- **Task instructions**: Quote every entry word for word.

- **Working data**:
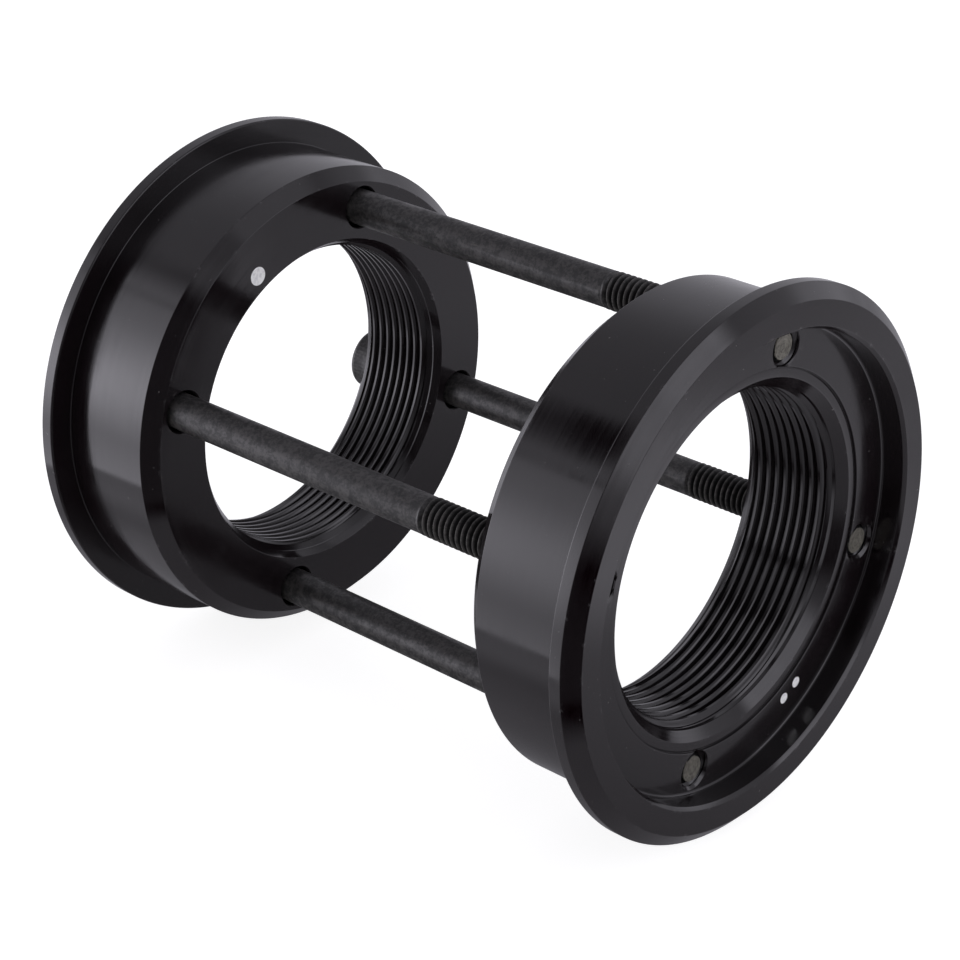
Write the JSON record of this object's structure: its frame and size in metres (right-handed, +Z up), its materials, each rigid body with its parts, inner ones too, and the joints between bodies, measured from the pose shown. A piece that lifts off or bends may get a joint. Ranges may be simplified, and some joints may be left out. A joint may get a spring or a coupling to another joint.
{
  "type": "conversion bottom bracket",
  "caption": "Flanged cups, drawn together by long bolts, that clamp in a wide unthreaded crank shell and give it threads for ordinary bearing cups.",
  "frame": {"origin": "on the crank spindle's axis, halfway between the two flange faces that clamp the shell", "axes": "+X along the spindle's axis to the drive side, +Y forward on the bicycle, +Z up"},
  "size_m": [0.0734, 0.0564, 0.0564],
  "materials": {
    "cup_black": "glossy black anodised, machined",
    "bolt_black": "black oxide, lightly oiled"
  },
  "bodies": {
    "left_cup": {"left_cup": "cup_black"},
    "right_cup": {"right_cup": "cup_black"},
    "bolt_top": {"bolt_top": "bolt_black"},
    "bolt_front": {"bolt_front": "bolt_black"},
    "bolt_bottom": {"bolt_bottom": "bolt_black"},
    "bolt_back": {"bolt_back": "bolt_black"}
  },
  "joints": [
    {"name": "cup_draw", "type": "slide", "parent": "left_cup", "child": "right_cup", "axis": [-1, 0, 0], "range_m": [-0.008, 0.0085]},
    {"name": "bolt_top_turn", "type": "hinge", "parent": "left_cup", "child": "bolt_top", "pos_m": [0, 0.00572, 0.02062], "axis": [1, 0, 0], "range_deg": [-4200, 4500]},
    {"name": "bolt_front_turn", "type": "hinge", "parent": "left_cup", "child": "bolt_front", "pos_m": [0, -0.02062, 0.00572], "axis": [1, 0, 0], "range_deg": [-4200, 4500]},
    {"name": "bolt_bottom_turn", "type": "hinge", "parent": "left_cup", "child": "bolt_bottom", "pos_m": [0, -0.00572, -0.02062], "axis": [1, 0, 0], "range_deg": [-4200, 4500]},
    {"name": "bolt_back_turn", "type": "hinge", "parent": "left_cup", "child": "bolt_back", "pos_m": [0, 0.02062, -0.00572], "axis": [1, 0, 0], "range_deg": [-4200, 4500]}
  ],
  "couplings": [
    {"joint": "bolt_top_turn", "follows": "cup_draw", "rad_per_m": 8976},
    {"joint": "bolt_front_turn", "follows": "cup_draw", "rad_per_m": 8976},
    {"joint": "bolt_bottom_turn", "follows": "cup_draw", "rad_per_m": 8976},
    {"joint": "bolt_back_turn", "follows": "cup_draw", "rad_per_m": 8976}
  ]
}
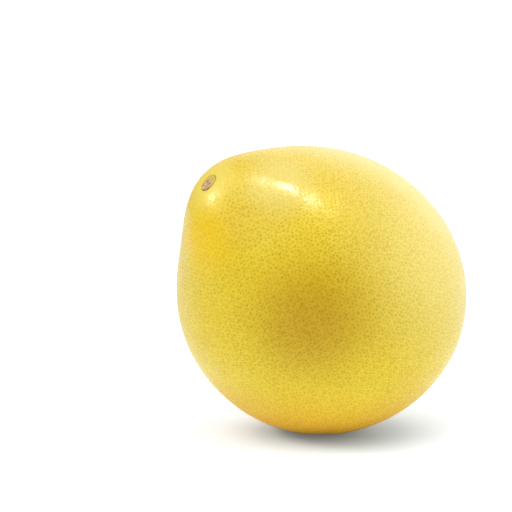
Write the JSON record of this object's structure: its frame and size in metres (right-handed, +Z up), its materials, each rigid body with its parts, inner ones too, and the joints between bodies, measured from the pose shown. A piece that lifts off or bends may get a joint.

- **Full output**:
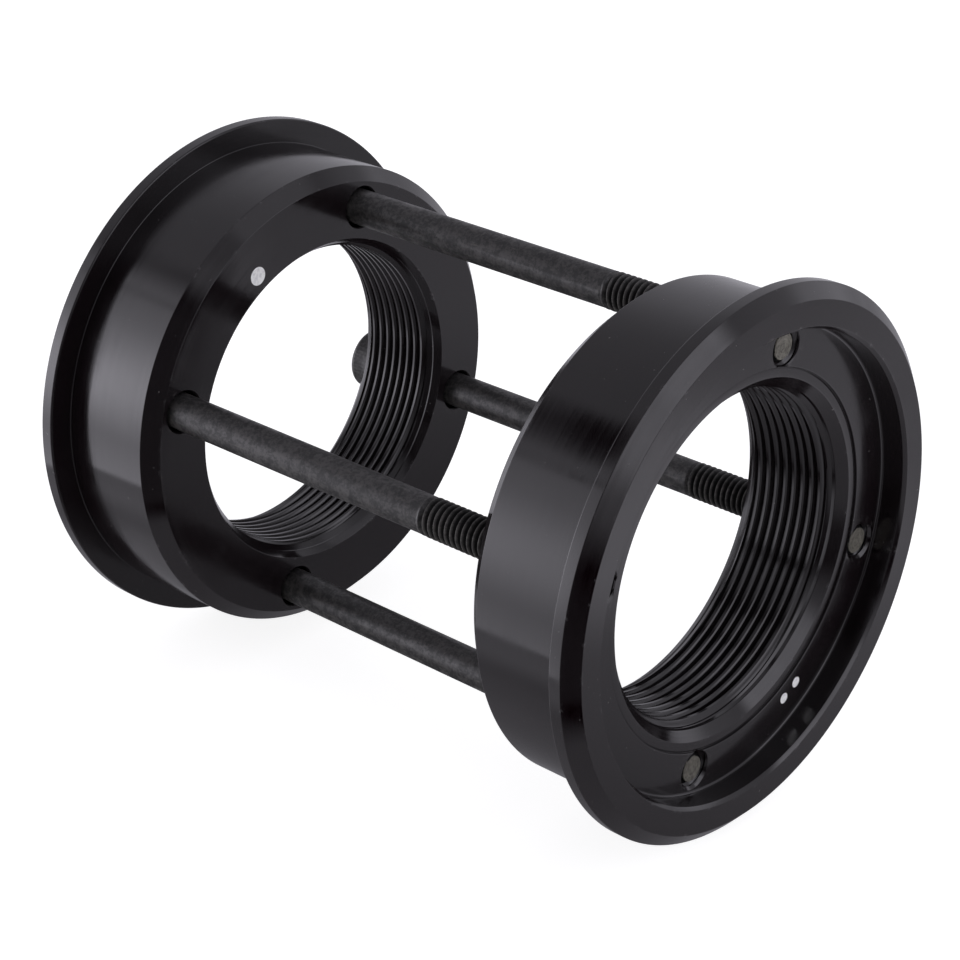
Write the JSON record of this object's structure: its frame and size in metres (right-handed, +Z up), its materials, each rigid body with its parts, inner ones too, and the joints between bodies, measured from the pose shown. A piece that lifts off or bends may get a joint. Ranges may be simplified, and some joints may be left out. A joint may get a spring or a coupling to another joint.
{
  "type": "conversion bottom bracket",
  "caption": "Flanged cups, drawn together by long bolts, that clamp in a wide unthreaded crank shell and give it threads for ordinary bearing cups.",
  "frame": {"origin": "on the crank spindle's axis, halfway between the two flange faces that clamp the shell", "axes": "+X along the spindle's axis to the drive side, +Y forward on the bicycle, +Z up"},
  "size_m": [0.0734, 0.0564, 0.0564],
  "materials": {
    "cup_black": "glossy black anodised, machined",
    "bolt_black": "black oxide, lightly oiled"
  },
  "bodies": {
    "left_cup": {"left_cup": "cup_black"},
    "right_cup": {"right_cup": "cup_black"},
    "bolt_top": {"bolt_top": "bolt_black"},
    "bolt_front": {"bolt_front": "bolt_black"},
    "bolt_bottom": {"bolt_bottom": "bolt_black"},
    "bolt_back": {"bolt_back": "bolt_black"}
  },
  "joints": [
    {"name": "cup_draw", "type": "slide", "parent": "left_cup", "child": "right_cup", "axis": [-1, 0, 0], "range_m": [-0.008, 0.0085]},
    {"name": "bolt_top_turn", "type": "hinge", "parent": "left_cup", "child": "bolt_top", "pos_m": [0, 0.00572, 0.02062], "axis": [1, 0, 0], "range_deg": [-4200, 4500]},
    {"name": "bolt_front_turn", "type": "hinge", "parent": "left_cup", "child": "bolt_front", "pos_m": [0, -0.02062, 0.00572], "axis": [1, 0, 0], "range_deg": [-4200, 4500]},
    {"name": "bolt_bottom_turn", "type": "hinge", "parent": "left_cup", "child": "bolt_bottom", "pos_m": [0, -0.00572, -0.02062], "axis": [1, 0, 0], "range_deg": [-4200, 4500]},
    {"name": "bolt_back_turn", "type": "hinge", "parent": "left_cup", "child": "bolt_back", "pos_m": [0, 0.02062, -0.00572], "axis": [1, 0, 0], "range_deg": [-4200, 4500]}
  ],
  "couplings": [
    {"joint": "bolt_top_turn", "follows": "cup_draw", "rad_per_m": 8976},
    {"joint": "bolt_front_turn", "follows": "cup_draw", "rad_per_m": 8976},
    {"joint": "bolt_bottom_turn", "follows": "cup_draw", "rad_per_m": 8976},
    {"joint": "bolt_back_turn", "follows": "cup_draw", "rad_per_m": 8976}
  ]
}
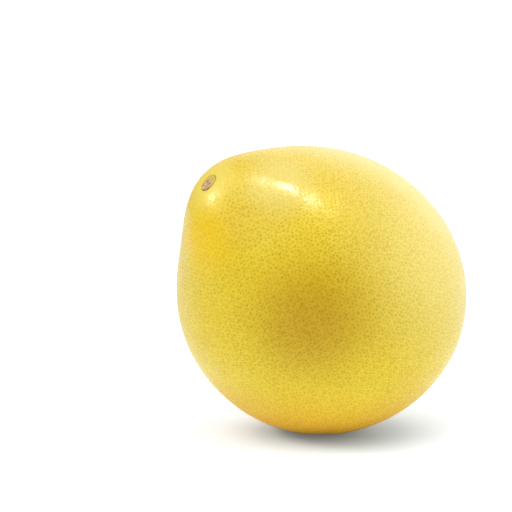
Write the JSON record of this object's structure: its frame and size in metres (right-handed, +Z up), its materials, each rigid body with its parts, inner ones too, and the joints between bodies, measured from the pose shown. A piece that lifts off or bends may get a joint.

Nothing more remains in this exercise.